Como cantaba Marisol –después Pepa Flores-, puede que a veces, para algunos y por ciertas cosas, la vida sea una tómbola. Pero visto lo visto, el comportamiento social, la hipocresía generalizada, la falsa moral y la animadversión de mucha gente a lo diferente -todo ello con palco reservado en el gran teatro/carnaval de la vida-, la máscara y el disfraz han dejado de ser lo que era.
No es necesario esperar la llegada del carnaval. La sociedad ha devenido, y no por arte de birlibirloque, en un carnaval diario. El único perfil de la máscara que guarda relación con su concepción primitiva es la condición de ocultar. Esto, a veces, muchas veces, reporta los beneficios buscados, pero también hay que aceptar que detrás de esa máscara sigue estando la realidad, y eso es algo que, también, en no pocas ocasiones, pasa factura.

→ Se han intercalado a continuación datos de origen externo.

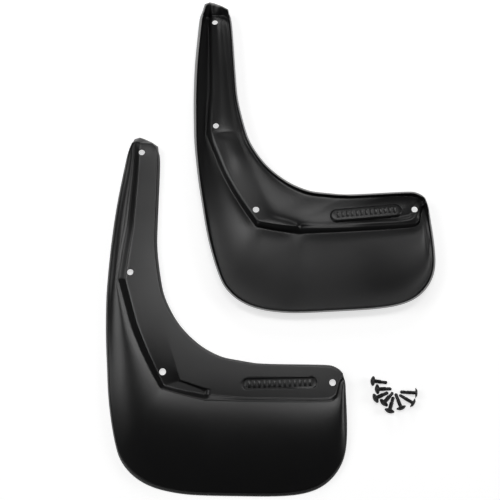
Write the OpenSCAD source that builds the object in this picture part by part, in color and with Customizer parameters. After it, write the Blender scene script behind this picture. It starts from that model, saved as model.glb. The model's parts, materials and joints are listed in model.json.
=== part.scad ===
// A pair of moulded mud flaps for a car's rear wheels, with their eight drill-point screws.
// The left flap lies with its wheel side up and the right flap, its mirror twin, with its back up.

/* [Flap] */
// Wall thickness of the moulding
wall = 3; // [2.6:0.1:3.4]
// Height of the raised band above the foot of the rim
band_h = 14; // [12:0.5:16]
// How far the mounting flange lies below the band
flange_drop = 6.5; // [5:0.5:7]
// How much further the band falls at the stem's outer edge
stem_fall = 5; // [3:0.5:6]
// How much the flange rises towards the stem's top
stem_rise = 3.5; // [0:0.5:4]
// How much the blade falls at its outer edge
blade_fall = 4; // [1:0.5:5]
// How much the band falls from the stem to the blade's end
blade_dip = 3.5; // [0:0.5:4]
// Height of the crown across the stem's band
crown = 1.2; // [0:0.2:2]
// Height of the crown across the blade, as a share of its width
blade_crown = 0.03; // [0:0.005:0.03]
// Plan width of the sloped outer rim
rim_draft = 3.5; // [1:0.5:4]
// Plan width of the sloped inner rim
inner_draft = 2.2; // [0.5:0.1:2.5]
// Depth of the pocket at the corner hole
pocket_depth = 2.8; // [1:0.2:3]

/* [Mounting holes] */
// Diameter of the four holes in each flap
hole_d = 7; // [5:0.5:7]

/* [Name panel] */
// Length of the blank name panel
panel_len = 80; // [60:1:84]
// Width of the blank name panel
panel_w = 13; // [9:0.5:14]
// Depth of the blank name panel
panel_depth = 1; // [0.4:0.2:1.4]

/* [Screw] */
// Diameter of the washer head
head_d = 10.5; // [9:0.5:10.5]
// Height of the washer head
head_h = 2.4; // [1.8:0.1:3]
// Length under the head
shank_len = 16; // [13:0.5:16]
// Outer diameter of the thread
thread_d = 4.2; // [3.9:0.1:4.8]
// Root diameter of the thread
root_d = 3.1; // [2.8:0.1:3.2]
// Pitch of the thread
pitch = 1.4; // [1.2:0.1:1.8]
// Diameter of the drill point
drill_d = 3.3; // [3:0.1:3.4]
// Length of the drill point
drill_len = 6; // [4:0.5:7]

/* [Layout] */
// Turn of the right flap on the table, in degrees
right_turn = 3.9; // [0:0.1:5]

/* [Hidden] */

left_place = [-183.2, -292.6];
right_place = [-74, -113.1];

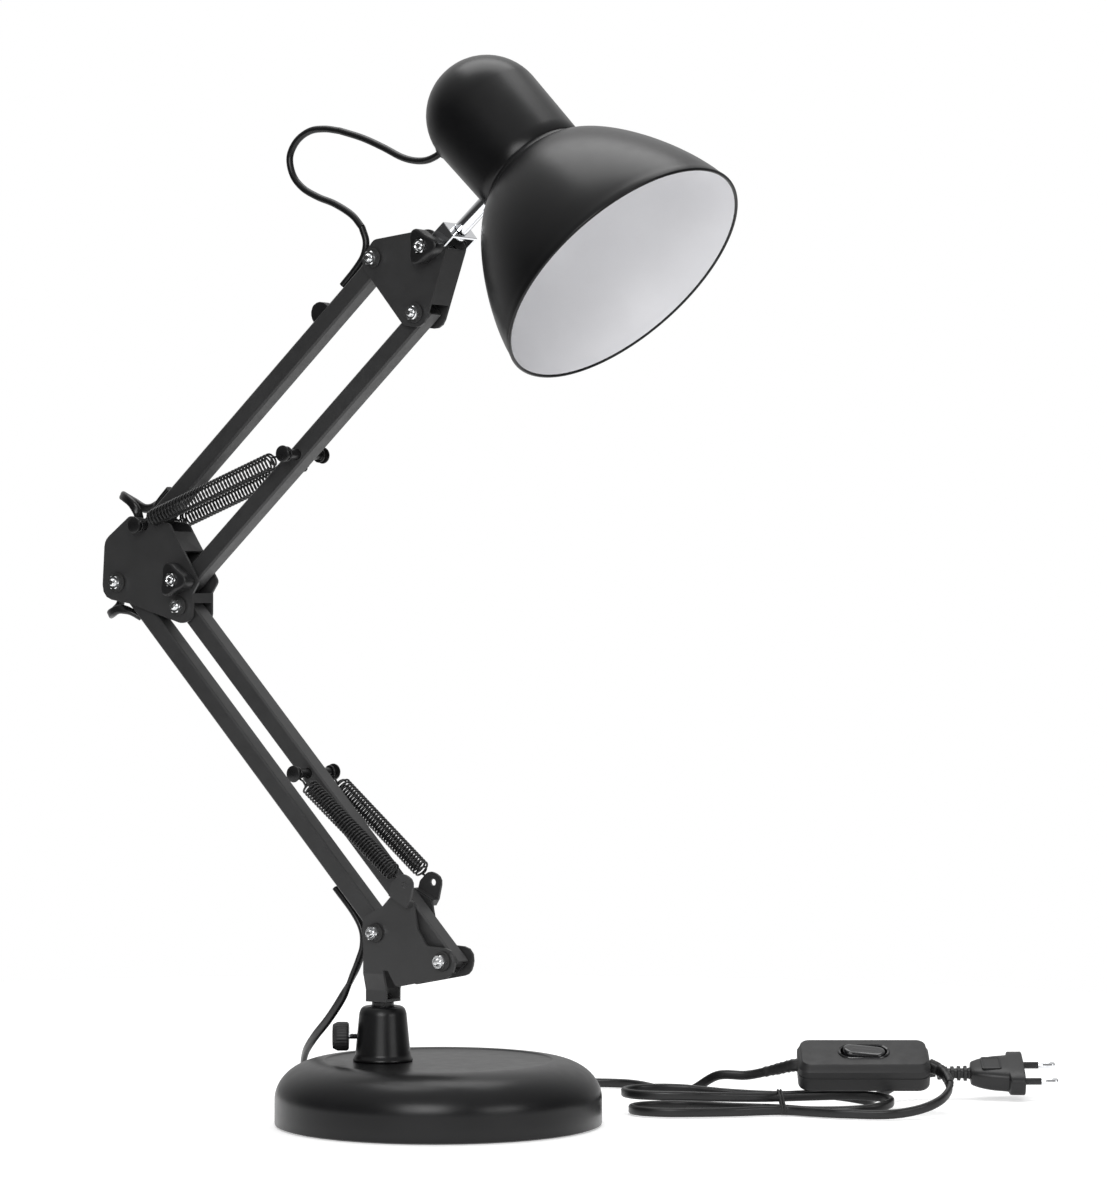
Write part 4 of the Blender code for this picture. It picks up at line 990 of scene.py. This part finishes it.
def make_pivots():
    """The six pivot bolts with their washers and nuts, and the two bolts that carry the knobs."""
    pivots = (
        ("foot_pivot_back", FOOT_BACK, "foot"), ("foot_pivot_front", FOOT_FRONT, "foot"),
        ("elbow_pivot_back", ELBOW_BACK, "elbow"), ("elbow_pivot_front", ELBOW_FRONT, "elbow"),
        ("head_pivot_back", HEAD_BACK, "head"), ("head_pivot_front", HEAD_FRONT, "head"),
    )
    for stem, p, body in pivots:
        make_bolt(stem + "_screw", p, PLATE_Y + 0.3, -PLATE_Y - 4.2, -PLATE_Y - 6.6, body, (stem + "_bolt",))
        nut = hex_nut(p, -PLATE_Y - WASHER_THICK, -PLATE_Y - 4.7)
        finished(stem + "_hexnut", nut, NUT_CHROME, body, (stem + "_nut",), sharp=25)
        make_washer(stem + "_washer", p, body)
    for stem, p, body, head_y, tip_y in (
        ("elbow_lock", UPPER_FRONT, "elbow", PLATE_Y + 0.3, -PLATE_Y - 12.0),
        ("head_lock", NECK, "head", PLATE_Y + 2.2, -PLATE_Y - 14.0),
    ):
        make_bolt(stem + "_screw", p, head_y, tip_y + 3.0, tip_y, body, (stem + "_bolt",))


def make_tri_knob(name, p, y_plate, y_face, turn, body, replaced):
    """A three-cornered knob with soft edges, a sunk face and a nut held in it."""
    count = 96
    mean, lobe_height, lobe_point, bore = 8.2, 1.8, 0.4, 2.3

    def ring(grow, y):
        points = []
        for i in range(count):
            t = 2 * math.pi * i / count
            lobe = math.cos(3 * (t - math.radians(turn)))
            radius = mean + lobe_height * lobe + lobe_point * lobe**2 + grow
            points.append(Vector((p.x + radius * math.cos(t), y, p.z + radius * math.sin(t))))
        return points

    def disc(radius, y):
        return circle(Vector((p.x, y, p.z)), X, Z, radius, count)

    rings = [disc(bore, y_plate), ring(-2.4, y_plate), ring(-1.2, y_plate - 1.0), ring(-0.1, y_plate - 2.6)]
    rings += [ring(0.0, y_face + 1.3), ring(-0.25, y_face + 0.5), ring(-0.9, y_face + 0.08)]
    rings.append(ring(-1.6, y_face))
    rings += [disc(4.4, y_face), disc(4.2, y_face + 0.5), disc(bore, y_face + 0.5)]
    finished(name, skin(bmesh.new(), rings, True), DARK_PLASTIC, body, replaced, sharp=35)
    nut = hex_nut(p, y_face + 0.6, y_face - 1.4)
    finished(name + "_nut", nut, NUT_CHROME, body, (), sharp=25)


def make_pegs():
    """The pins through the arms and the elbow that the springs hook on, with a flanged head at each end."""
    half = 18.5
    for name, p, body, node in (
        ("lower_peg", LOWER_PEG, "lower_arm_fore", "lower_spring_peg"),
        ("upper_peg", UPPER_PEG, "upper_arm_fore", "upper_spring_peg"),
        ("elbow_peg", UPPER_BACK, "elbow", "elbow_spring_peg"),
    ):
        side = [(0, -half), (3.8, -half), (4.5, -half + 0.4), (4.6, -half + 0.8), (4.5, -half + 1.3)]
        side.append((2.6, -half + 1.5))
        profile = side + [(r, -along) for r, along in reversed(side)]
        bm = turned(profile, Vector((p.x, 0, p.z)), Y, 40)
        finished(name, bm, DARK_STEEL, body, (node,), sharp=35)


# ---- springs -------------------------------------------------------


def spring_path(low, high, radius, pitch, low_eye, high_eye):
    """Centreline of a close spring between two pegs, with a ring round each peg."""
    axis = (high - low).normalized()
    flat = (Y - Y.dot(axis) * axis).normalized()
    square = axis.cross(flat)
    length = (high - low).length
    neck, join, join_side = 5.5, 2.2, 0.6
    start, stop = low_eye + neck, length - high_eye - neck
    turns = round((stop - start) / pitch)
    per_turn = 16

    def eye(peg, eye_radius, towards):
        """Three quarters of a ring in the arm plane that ends on the side facing the coil."""
        ring = []
        for k in range(13):
            t = math.radians(-70 + 270 * k / 12)
            ring.append(peg - eye_radius * (math.cos(t) * towards + math.sin(t) * square))
        return ring

    path = eye(low, low_eye, axis)
    path.append(low + axis * (low_eye + join) + square * join_side)
    total = turns * per_turn
    for i in range(total + 1):
        s = i / total
        angle = 2 * math.pi * i / per_turn
        swell = smooth(min(i, total - i) / (per_turn * 1.2))
        r = radius * (0.35 + 0.65 * swell)
        centre = low + axis * (start + (stop - start) * s)
        path.append(centre + r * (math.cos(angle) * square + math.sin(angle) * flat))
    path.append(high - axis * (high_eye + join) + square * join_side)
    path += list(reversed(eye(high, high_eye, -axis)))
    return path


def make_springs():
    """The lower springs swing on their hooks; the upper ones also stretch between their two ends."""
    wire_r, radius = 0.6, 4.4
    eye_end = 6.5
    for side, sign in (("front", -1), ("rear", 1)):
        low = LOWER_HOOK + Y * (sign * 12.8)
        high = LOWER_PEG + Y * (sign * 14.3)
        path = spring_path(low, high, radius, 2.0, 3.2, 3.3)
        turns = wire(path, wire_r, bmesh.new())
        nodes = (f"lower_spring_{side}",)
        finished(f"lower_coil_{side}", turns, DARK_STEEL, "lower_springs", nodes, sharp=60)
        low = UPPER_BACK + Y * (sign * 14.3)
        high = UPPER_PEG + Y * (sign * 14.3)
        path = spring_path(low, high, radius, 2.35, 3.5, 3.6)
        turns = wire(path, wire_r, bmesh.new())
        nodes = (f"upper_spring_{side}", f"upper_spring_eye_{side}")
        coil = finished(f"upper_coil_{side}", turns, DARK_STEEL, None, nodes, sharp=60)
        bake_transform(coil, "upper_springs", "upper_spring_ends", start=low * MM, end=high * MM)
        axis = (high - low).normalized()
        full = (high - low).length
        weights = coil.data.attributes["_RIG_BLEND"].data
        for vertex in coil.data.vertices:
            along = (vertex.co / MM - low).dot(axis)
            share = (along - eye_end) / (full - 2 * eye_end)
            weights[vertex.index].value = min(max(share, 0.0), 1.0)


# ---- neck ----------------------------------------------------------


def make_rod():
    """The chrome rod from the fork's web to the reflector, and the nut that holds it inside."""
    web = 13.0
    profile = softened([
        (0, web - 2.2), (4.6, web - 2.2), (5.0, web - 1.7), (5.0, web - 0.3), (3.0, web - 0.3),
        (3.0, web + 1.8), (4.0, web + 1.8), (4.0, 40.2), (3.2, 41.0), (3.0, 41.2), (3.0, 46.0), (0, 46.0),
    ], 0.3)
    bm = turned(profile, NECK, ROD_DIRECTION, 64)
    finished("neck_shaft", bm, CHROME, "neck", ("neck_rod",), sharp=35)
    u, v = frame_of(ROD_DIRECTION)
    corner = 6.6
    rings = []
    for along, limit in ((41.3, 6.2), (41.7, corner), (44.0, corner), (44.5, 6.1)):
        ring = []
        for i in range(24):
            t = 2 * math.pi * i / 24
            flat = math.cos(math.radians(30)) / math.cos((t % (math.pi / 3)) - math.pi / 6)
            r = min(corner * flat, limit)
            ring.append(NECK + ROD_DIRECTION * along + r * (math.cos(t) * u + math.sin(t) * v))
        rings.append(ring)
    for along in (44.5, 41.3):
        rings.append(circle(NECK + ROD_DIRECTION * along, u, v, 3.05, 24))
    nut = skin(bmesh.new(), rings, True)
    finished("swivel_hexnut", nut, CHROME, "shade_body", ("swivel_nut",), sharp=25)


# ---- CAD pieces that keep their shape ------------------------------

KEPT = {
    "foot_bracket": POWDER, "elbow_bracket": POWDER, "head_bracket": POWDER,
    "lower_arm_back": POWDER, "lower_arm_front": POWDER, "upper_arm_back": POWDER, "upper_arm_front": POWDER,
    "cord_clip": DARK_PLASTIC, "spigot_pin": DARK_STEEL, "neck_fork": CHROME, "socket_nut": CHROME,
    "base_weight": IRON, "base_pad": RUBBER,
}
LEFT_SHARP = ("base_weight", "base_pad", "socket_nut")


def dress_kept():
    """New finishes, and small rounded edges where the folded steel and tubes would show them."""
    for name, look in KEPT.items():
        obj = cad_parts[name]
        for slot in obj.material_slots:
            slot.material = look
        if name in LEFT_SHARP:
            continue
        weld = obj.modifiers.new("weld", "WELD")
        weld.merge_threshold = 0.00001
        bevel = obj.modifiers.new("bevel", "BEVEL")
        bevel.width = 0.0003
        bevel.segments = 2
        bevel.limit_method = "ANGLE"
        bevel.angle_limit = math.radians(35)
        bevel.harden_normals = True


make_shade()
make_lampholder()
make_grommet()
make_base()
make_socket()
make_thumbscrew()
make_pivots()
make_tri_knob(
    "elbow_tri_knob", UPPER_FRONT, -PLATE_Y - 0.3, -PLATE_Y - 10.3, 114, "elbow_lock", ("elbow_knob",),
)
make_tri_knob("head_tri_knob", NECK, -PLATE_Y - 2.2, -PLATE_Y - 12.3, 0, "head_lock", ("head_knob",))
make_pegs()
make_springs()
make_rod()
dress_kept()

La inconcreción que reporta el disfraz y la automanipulación personal suelen prestar a quienes se disfrazan una personalidad que, incluso, llegan a interiorizar como propia. Después, pasados los días de las carnestolendas, la máscara puntual y festiva –aunque no por ello exenta de trasfondos psicológicos- deja paso a lo cotidiano.
Dijo el polifacético y no menos satírico Bernard Mandeville que la sociedad disfrazaba la hipocresía con el nombre de moral. O sea, “haced lo que yo diga pero no lo que yo haga”. Y lo triste es que ese disfraz permanente en muchas personas públicas consigue embaucar a muchos ciudadanos que no llegan a percatarse de que quien les está diciendo diego, anteriormente les dijo digo.
Rizando el rizo, hay quienes no solamente se disfrazan para distraer sobre su verdadera personalidad, sino que se esconden detrás de múltiples máscaras, cada una de ellas en un escenario concreto y determinado. No les da vergüenza ser pirómanos por la mañana y bomberos por la tarde; o apostar de día por la fidelidad beatífica y transformarse, por la noche, en un putón verbenero. No les da porque..., bueno, ya sabemos por qué.
Los cambios de comportamiento sociales son un auténtico quitaipón de disfraces. Y a veces no se sabe si es que un individuo se ha disfrazado para, como reza el diccionario de la RAE, “dar a entender algo distinto de lo que se siente”, o es que era antes cuando llevaba la máscara y, por fin, se la ha quitado y se muestra tal y como es. De una o otra forma y manera, la realidad distorsionada; la hipocresía moral o la moral hipócrita que decía Mandeville.
Tenían que ser muchas más la veces que la sociedad, o el simple y llano transcurrir de los hechos, desenmascarara al disfrazado, al hipócrita, a la máscara dañina que confunde y juega con creencias, convicciones y sentimientos.
Baremo aparte es necesario para quienes, por incomprendidos y no tolerados (“…por razón de nacimiento, raza, sexo, religión, opinión o cualquier otra condición o circunstancia personal o social…”. ¿Les suena de algo?), optan por enfundarse en un disfraz lo más sociopolíticamente correcto que su conciencia le permite para no vivir en un engangrenamiento permanente. Es lo que tiene vivir entre quienes sentencian que “quien no está conmigo está contra mí”; entre aquellos que no aceptan al diferente porque lo consideran adversario; y que, lógicamente, también han de ir disfrazados para no se le vean las vergüenzas.
Ya han pasado los carnavales. Igual que
Todo el mundo ha guardado sus galas, disfraces y máscaras con las que habrán disfrutado estos días de asueto precuaresmal. Cada cual vuelve a su estado, y sólo quienes saben que las van a necesitar se han quedado a mano sus máscaras virtuales, las que se llevan en el interior, en la conciencia y los sentimientos. Y en el espíritu de supervivencia.
El carnaval de la vida sigue. ¡Vaya si sigue!.